The pledge itself is significant, even if Netanyahu does not win enough seats to form a coalition. Now that UTJ has extracted this promise from Netanyahu, they will not accept anything less if they enter into coalition talks with National Unity Party’s Benny Gantz. This will be their starting point in negotiations if and when they discuss with him coalition options.

Unlike in previous election campaigns, UTJ has not said unequivocally this time that it will only form a coalition with Netanyahu and Likud.

While this is its preferred option, if it becomes impossible, UTJ has not ruled out sitting in a coalition under Gantz.
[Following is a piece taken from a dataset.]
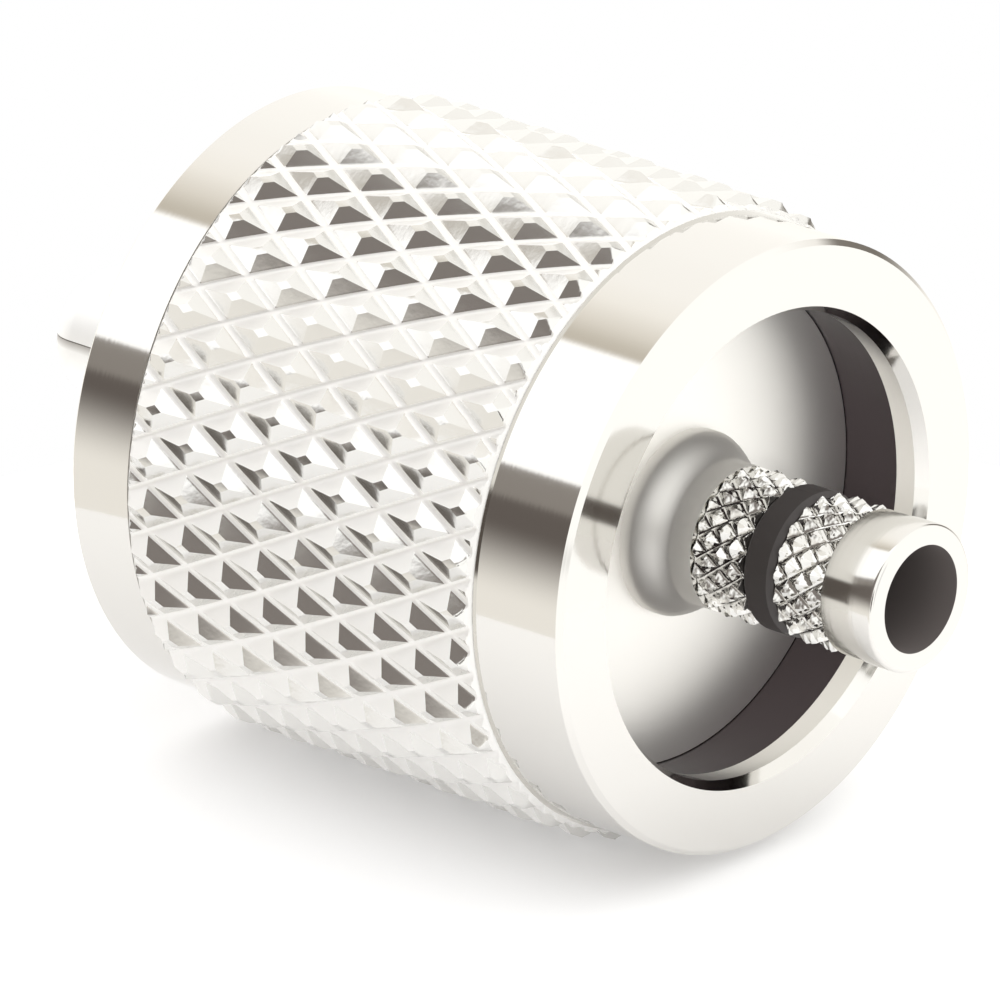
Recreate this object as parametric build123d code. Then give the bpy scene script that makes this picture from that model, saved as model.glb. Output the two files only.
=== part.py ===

The past year that the haredi parties spent in the opposition did not constitute their golden era, and they are eager to return to seats around the government table. They are unlikely to serve in a government under Lapid, whose anti-haredi rhetoric of the past is well remembered among haredi political leaders, but more likely to do so under Gantz, who is busy trying to build bridges with them.

Speaking to a haredi audience on Monday at a conference sponsored by the haredi Kikar HaShabbat website, Gantz – winking at the haredi political establishment and trying to pry them away from the Netanyahu camp – said he believes that the “high esteem in which I am held by the spiritual leadership will lead us to establish a government that will work for unity and an end to the chaos. Haredi society must be part of the Israeli journey to unity; I will work for this as prime minister.”

Gantz said that he believes it is important for more haredim to learn skills that will enable them to integrate into the labor market, but that the state needs to ensure this is done in addition to Torah studies, and not in its place.

In other words, Gantz’s path toward becoming prime minister, like Netanyahu’s, involves the haredi parties. This has given those parties tremendous leverage even before a single vote has been cast or counted. Netanyahu added to that leverage by establishing a new baseline: there will be no penalty in terms of funding for haredi schools that do not teach the core secular subjects.